Take Aliens. An 18-certificate film, children are lawfully not allowed to see it. Fine. So why do we let children as young as eight into the Trocadero's 'Alien War', based on the film?

'Alien War' is an action event not for the faint-hearted, warns the management. This is the stuff that turns grown men into quivering wrecks.

You are on a guided tour of the Weyland Utani station, a tour that goes horribly wrong.

An alien has escaped and the area must be evacuated. It is almost pitch-dark. Ten of you huddle in the corner of a room not much bigger than the average bathroom.

The room fills with smoke and the guide fires shots into the darkness. You don't know where the alien will come from, but you know it will come. There's no way out and, certainly, no cushion to hide behind.

Attracted by the generous pounds 4 saving on a family ticket, Aliens-buff Sally Howard, 40, from Wallington in Surrey, visited the attraction with her two eight-year-old girls.

Even she was petrified. Although the girls had seen the films, they were terrified when they 'relived the nightmare', as the publicity invited.

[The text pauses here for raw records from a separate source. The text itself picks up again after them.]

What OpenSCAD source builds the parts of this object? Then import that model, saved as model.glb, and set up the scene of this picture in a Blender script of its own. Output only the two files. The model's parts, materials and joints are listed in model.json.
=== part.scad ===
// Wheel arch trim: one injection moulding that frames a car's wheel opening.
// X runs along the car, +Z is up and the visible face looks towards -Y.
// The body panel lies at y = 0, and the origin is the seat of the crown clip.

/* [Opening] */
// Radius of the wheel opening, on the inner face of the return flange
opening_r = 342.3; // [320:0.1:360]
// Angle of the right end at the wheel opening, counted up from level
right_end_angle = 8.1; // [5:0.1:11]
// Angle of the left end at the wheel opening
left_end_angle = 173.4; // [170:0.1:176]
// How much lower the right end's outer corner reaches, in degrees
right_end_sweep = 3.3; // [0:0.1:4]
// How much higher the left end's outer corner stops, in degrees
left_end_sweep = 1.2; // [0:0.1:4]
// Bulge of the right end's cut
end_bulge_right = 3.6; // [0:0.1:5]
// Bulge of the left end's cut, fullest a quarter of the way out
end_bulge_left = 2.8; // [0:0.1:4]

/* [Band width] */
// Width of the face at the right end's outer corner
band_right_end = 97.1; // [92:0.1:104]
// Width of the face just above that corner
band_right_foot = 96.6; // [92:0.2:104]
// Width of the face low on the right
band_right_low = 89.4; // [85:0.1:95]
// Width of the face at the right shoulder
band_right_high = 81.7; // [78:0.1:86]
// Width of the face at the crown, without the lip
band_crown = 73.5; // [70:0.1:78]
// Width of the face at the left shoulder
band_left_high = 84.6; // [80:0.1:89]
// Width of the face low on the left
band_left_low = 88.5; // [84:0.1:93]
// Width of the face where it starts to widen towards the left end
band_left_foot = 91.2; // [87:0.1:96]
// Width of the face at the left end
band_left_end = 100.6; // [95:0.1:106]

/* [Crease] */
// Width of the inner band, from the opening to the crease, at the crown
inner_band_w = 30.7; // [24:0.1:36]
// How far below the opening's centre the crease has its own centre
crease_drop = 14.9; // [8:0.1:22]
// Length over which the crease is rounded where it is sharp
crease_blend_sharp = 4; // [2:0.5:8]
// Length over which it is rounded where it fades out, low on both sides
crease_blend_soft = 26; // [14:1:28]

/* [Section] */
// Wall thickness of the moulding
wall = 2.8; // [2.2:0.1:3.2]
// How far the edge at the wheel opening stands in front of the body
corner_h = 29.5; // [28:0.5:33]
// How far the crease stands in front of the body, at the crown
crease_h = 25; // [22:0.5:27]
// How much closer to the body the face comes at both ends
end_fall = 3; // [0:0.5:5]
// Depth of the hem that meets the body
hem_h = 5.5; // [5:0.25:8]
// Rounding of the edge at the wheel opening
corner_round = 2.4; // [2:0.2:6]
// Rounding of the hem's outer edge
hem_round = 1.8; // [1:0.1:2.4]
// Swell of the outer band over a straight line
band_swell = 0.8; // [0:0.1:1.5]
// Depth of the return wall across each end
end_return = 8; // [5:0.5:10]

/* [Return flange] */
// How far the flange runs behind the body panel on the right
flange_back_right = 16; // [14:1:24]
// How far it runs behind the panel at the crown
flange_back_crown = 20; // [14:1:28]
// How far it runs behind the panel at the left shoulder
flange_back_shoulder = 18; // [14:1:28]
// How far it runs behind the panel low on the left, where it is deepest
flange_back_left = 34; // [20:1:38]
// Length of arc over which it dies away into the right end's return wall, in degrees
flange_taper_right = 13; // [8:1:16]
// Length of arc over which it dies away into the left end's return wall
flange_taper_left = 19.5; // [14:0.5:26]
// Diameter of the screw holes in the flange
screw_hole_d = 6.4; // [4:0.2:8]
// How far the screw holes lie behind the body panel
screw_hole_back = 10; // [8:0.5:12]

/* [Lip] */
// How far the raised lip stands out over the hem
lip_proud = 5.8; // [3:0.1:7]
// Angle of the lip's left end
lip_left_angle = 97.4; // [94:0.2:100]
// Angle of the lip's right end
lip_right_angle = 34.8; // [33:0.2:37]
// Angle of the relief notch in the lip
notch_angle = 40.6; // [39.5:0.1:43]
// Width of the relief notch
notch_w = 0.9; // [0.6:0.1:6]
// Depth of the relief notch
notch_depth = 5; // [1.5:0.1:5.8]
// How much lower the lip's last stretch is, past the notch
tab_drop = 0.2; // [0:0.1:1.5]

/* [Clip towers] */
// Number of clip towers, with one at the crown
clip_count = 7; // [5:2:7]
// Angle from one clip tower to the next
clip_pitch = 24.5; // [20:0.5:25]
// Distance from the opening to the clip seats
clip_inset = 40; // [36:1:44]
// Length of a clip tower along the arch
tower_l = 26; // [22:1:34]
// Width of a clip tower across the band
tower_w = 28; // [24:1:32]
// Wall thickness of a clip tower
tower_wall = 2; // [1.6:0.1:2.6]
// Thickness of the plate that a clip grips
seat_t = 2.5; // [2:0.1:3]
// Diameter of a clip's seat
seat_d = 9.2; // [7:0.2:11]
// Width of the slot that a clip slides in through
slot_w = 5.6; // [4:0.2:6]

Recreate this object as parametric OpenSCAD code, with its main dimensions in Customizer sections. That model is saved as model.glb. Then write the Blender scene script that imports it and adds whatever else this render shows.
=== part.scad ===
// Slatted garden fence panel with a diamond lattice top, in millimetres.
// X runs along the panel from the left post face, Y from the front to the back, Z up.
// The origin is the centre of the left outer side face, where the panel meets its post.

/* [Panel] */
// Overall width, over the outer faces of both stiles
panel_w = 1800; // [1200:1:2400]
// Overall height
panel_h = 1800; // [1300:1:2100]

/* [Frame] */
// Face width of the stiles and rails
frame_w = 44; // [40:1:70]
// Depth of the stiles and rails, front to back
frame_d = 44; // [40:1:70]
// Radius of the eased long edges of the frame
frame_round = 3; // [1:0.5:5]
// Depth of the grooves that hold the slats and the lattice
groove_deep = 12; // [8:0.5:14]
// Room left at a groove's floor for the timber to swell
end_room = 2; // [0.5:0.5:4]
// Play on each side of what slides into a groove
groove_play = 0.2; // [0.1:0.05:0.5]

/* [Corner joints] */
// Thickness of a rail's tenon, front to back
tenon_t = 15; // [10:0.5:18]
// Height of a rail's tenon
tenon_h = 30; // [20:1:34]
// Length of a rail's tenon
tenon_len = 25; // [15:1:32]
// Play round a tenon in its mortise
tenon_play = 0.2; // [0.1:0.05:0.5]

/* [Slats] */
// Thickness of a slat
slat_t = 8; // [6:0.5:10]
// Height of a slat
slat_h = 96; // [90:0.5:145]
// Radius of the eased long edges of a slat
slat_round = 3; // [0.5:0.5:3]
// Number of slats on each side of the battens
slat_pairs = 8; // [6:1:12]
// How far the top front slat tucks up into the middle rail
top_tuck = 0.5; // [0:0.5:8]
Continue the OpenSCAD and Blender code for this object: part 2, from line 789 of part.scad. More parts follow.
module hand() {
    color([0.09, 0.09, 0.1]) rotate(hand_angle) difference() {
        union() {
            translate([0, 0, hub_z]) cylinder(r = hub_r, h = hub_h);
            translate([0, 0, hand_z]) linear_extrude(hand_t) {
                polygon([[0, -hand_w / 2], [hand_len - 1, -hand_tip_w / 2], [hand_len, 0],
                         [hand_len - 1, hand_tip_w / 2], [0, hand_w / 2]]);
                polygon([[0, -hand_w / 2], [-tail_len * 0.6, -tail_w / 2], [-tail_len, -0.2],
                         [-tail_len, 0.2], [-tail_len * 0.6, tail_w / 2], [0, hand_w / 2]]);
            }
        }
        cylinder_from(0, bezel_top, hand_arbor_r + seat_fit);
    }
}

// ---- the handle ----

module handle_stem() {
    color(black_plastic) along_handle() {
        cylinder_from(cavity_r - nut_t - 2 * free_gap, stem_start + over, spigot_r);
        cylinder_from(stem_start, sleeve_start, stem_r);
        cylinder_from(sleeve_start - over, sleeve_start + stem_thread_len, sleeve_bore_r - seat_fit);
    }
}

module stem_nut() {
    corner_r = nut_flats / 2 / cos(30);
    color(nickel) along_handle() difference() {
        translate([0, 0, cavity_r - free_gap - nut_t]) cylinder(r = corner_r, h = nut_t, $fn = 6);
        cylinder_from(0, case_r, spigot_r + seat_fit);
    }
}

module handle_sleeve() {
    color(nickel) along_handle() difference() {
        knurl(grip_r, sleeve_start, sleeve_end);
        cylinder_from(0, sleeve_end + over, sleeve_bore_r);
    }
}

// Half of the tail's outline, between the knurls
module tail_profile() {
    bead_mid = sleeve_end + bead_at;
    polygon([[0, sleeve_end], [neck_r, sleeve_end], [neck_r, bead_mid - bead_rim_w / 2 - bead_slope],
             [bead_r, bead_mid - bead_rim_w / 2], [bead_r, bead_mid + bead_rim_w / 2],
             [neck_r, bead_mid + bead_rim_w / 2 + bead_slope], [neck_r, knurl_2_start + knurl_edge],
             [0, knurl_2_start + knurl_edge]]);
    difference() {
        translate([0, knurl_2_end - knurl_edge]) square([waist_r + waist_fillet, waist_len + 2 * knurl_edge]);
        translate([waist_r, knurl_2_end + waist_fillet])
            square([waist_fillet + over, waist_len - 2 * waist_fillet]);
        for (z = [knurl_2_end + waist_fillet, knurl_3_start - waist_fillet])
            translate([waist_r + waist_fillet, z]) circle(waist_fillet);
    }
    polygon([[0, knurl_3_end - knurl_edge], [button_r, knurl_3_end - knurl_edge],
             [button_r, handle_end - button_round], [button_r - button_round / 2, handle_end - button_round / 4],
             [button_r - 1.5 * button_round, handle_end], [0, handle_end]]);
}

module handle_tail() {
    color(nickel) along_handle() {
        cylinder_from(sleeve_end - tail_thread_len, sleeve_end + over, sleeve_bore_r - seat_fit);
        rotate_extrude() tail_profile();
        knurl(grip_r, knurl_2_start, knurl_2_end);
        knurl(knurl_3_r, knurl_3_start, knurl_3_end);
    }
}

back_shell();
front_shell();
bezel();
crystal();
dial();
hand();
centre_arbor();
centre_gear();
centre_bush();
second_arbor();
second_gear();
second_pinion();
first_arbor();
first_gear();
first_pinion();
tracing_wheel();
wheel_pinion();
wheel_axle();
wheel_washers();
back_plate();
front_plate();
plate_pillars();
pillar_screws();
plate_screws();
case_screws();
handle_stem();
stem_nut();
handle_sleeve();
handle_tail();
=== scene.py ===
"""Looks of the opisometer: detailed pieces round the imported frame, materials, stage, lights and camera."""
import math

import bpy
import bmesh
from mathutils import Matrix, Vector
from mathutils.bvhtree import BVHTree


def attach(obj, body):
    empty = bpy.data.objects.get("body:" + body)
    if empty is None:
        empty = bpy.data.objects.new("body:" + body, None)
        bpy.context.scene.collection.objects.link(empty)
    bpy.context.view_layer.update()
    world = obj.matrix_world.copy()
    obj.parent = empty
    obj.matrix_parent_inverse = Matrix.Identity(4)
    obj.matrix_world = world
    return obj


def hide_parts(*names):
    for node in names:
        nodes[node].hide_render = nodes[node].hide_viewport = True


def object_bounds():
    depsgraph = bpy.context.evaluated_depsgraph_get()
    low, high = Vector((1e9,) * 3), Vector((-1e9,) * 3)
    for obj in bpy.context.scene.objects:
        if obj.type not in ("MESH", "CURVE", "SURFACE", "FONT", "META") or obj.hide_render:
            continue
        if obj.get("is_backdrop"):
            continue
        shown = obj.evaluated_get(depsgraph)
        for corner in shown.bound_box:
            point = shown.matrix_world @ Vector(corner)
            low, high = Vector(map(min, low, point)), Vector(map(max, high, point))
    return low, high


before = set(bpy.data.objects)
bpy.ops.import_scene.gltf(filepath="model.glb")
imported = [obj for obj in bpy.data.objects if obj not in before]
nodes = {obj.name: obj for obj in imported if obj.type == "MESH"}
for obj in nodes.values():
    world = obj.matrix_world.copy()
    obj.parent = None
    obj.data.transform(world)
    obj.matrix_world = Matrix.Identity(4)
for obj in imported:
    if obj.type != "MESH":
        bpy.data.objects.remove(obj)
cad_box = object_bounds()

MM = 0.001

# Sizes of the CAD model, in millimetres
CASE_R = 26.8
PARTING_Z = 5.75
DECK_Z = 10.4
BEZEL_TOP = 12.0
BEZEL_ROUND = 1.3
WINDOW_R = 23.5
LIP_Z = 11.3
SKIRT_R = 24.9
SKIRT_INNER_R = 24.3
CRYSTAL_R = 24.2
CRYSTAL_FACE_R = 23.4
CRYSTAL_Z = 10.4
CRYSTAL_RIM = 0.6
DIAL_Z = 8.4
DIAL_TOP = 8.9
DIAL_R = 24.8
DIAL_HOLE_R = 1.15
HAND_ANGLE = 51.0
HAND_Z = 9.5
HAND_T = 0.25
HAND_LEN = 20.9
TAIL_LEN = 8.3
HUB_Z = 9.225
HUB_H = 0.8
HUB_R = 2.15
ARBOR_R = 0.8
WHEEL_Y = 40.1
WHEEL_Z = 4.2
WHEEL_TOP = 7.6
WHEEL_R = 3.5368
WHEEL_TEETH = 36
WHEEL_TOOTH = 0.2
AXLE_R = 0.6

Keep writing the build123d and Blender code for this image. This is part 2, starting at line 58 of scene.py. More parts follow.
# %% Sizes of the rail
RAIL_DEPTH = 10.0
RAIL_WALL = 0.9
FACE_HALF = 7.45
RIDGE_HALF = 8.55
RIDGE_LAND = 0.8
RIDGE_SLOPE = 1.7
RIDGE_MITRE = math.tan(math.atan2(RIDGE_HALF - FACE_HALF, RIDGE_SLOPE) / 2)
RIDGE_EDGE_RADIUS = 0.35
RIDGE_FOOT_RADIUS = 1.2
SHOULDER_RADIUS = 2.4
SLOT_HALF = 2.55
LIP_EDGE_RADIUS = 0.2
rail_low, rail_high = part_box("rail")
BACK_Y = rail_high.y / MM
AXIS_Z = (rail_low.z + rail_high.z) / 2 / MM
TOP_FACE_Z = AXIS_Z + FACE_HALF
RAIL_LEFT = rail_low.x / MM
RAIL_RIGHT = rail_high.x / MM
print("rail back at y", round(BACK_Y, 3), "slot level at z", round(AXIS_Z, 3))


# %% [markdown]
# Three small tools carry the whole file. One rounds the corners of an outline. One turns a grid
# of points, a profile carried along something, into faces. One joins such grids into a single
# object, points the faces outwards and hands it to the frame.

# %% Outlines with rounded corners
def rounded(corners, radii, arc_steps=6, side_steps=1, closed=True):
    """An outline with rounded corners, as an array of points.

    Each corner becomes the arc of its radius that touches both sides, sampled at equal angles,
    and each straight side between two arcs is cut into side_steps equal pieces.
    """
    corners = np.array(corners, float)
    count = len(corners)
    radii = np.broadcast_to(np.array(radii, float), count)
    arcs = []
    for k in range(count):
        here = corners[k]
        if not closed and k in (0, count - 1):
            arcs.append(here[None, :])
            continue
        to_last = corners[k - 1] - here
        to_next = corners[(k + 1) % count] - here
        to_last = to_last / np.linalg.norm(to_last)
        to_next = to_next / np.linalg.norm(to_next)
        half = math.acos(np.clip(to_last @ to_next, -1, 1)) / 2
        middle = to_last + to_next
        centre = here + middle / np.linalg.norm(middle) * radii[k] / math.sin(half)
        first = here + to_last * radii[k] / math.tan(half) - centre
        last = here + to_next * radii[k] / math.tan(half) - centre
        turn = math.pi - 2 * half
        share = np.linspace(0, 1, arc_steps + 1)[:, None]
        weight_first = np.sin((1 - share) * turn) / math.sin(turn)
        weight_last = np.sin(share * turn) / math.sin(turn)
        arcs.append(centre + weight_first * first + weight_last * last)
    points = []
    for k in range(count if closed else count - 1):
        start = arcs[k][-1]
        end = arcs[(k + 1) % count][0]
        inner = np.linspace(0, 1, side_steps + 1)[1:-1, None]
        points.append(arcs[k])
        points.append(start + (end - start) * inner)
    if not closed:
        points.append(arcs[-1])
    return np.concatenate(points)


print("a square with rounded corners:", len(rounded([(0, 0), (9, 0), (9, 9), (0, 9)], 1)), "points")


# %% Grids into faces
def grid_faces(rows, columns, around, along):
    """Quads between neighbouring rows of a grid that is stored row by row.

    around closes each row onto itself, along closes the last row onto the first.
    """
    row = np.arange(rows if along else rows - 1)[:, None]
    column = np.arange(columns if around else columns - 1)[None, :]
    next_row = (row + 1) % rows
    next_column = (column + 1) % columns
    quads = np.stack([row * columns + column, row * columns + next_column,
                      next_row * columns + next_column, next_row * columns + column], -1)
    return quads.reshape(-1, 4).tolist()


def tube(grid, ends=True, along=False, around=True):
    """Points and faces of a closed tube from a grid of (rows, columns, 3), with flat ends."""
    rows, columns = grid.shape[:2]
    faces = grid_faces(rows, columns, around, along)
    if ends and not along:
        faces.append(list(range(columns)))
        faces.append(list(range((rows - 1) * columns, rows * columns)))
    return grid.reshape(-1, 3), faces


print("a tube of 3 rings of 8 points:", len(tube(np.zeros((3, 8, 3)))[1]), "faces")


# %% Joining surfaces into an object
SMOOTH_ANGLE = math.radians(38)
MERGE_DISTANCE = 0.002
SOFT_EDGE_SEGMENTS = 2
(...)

Mum spent most of the 20 minutes reassuring them that they would survive the experience. Reassurances in vain, both wet themselves.

To their credit, the staff are careful to remove anyone who looks as though they are having a bad time of it. And many are pulled out after the briefing, according to 'Alien War' assistant manageress Caroline Kennedy. She tells of someone found in the foetal position, rocking. On another occasion, an ambulance had to be called for a woman who 'lost it'.

Even officers from the Met who visited 'Alien War' came out feeling very sorry for themselves indeed. Psychologists agree that children can be traumatised by films - not just by the images they see, but by those their imagination creates afterwards.

It follows, then, that the same should apply to 'Alien War'. If seeing the film can be traumatic, is not participating more so?

While adults who come out terrified can have a stiff drink and rationalise that it was 'all in good fun', children receive a distorted image of emotions they have not yet experienced. And we can all remember a film that gave us nightmares as a child.

So if legislation exists to protect children from potentially disturbing films, why not also for other forms of visual entertainment?